Bonus Pitfall: Missed NI Credits (Especially for Carers & Parents)
Here’s a little-known fact: you might be entitled to NI credits even if you weren’t working.
You May Be Eligible If You:
- Were a stay-at-home parent (Child Benefit claims can provide credits up to 12 years old)
- Were caring for someone at least 20 hours a week
- Received certain benefits (like Jobseeker’s Allowance or ESA)
These credits count as qualifying years, but not all are applied automatically.

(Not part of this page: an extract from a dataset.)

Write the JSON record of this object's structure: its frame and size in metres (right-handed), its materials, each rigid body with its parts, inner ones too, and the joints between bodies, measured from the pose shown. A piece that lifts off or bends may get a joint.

Should You Defer Your Pension?
Deferring your pension — that is, delaying your claim — can actually make you more money.
How It Works:
For every 9 weeks you defer, your pension increases by 1%. That’s about 5.8% per year.
This can be a good strategy if:
- You don’t need the money immediately
- You plan to live a long time (more years = more gains)
- You want to boost income later in life
What If You Move Abroad? (Frozen Pensions Warning)
Many UK retirees move to places like Australia, Canada, or the Caribbean. But here’s the rub: in over 100 countries, your pension will be “frozen” — meaning it won’t rise with inflation.
Example:
If you moved to Canada in 2005 and got £90 per week, you’re still getting £90 today, while UK-based pensioners now get £230+.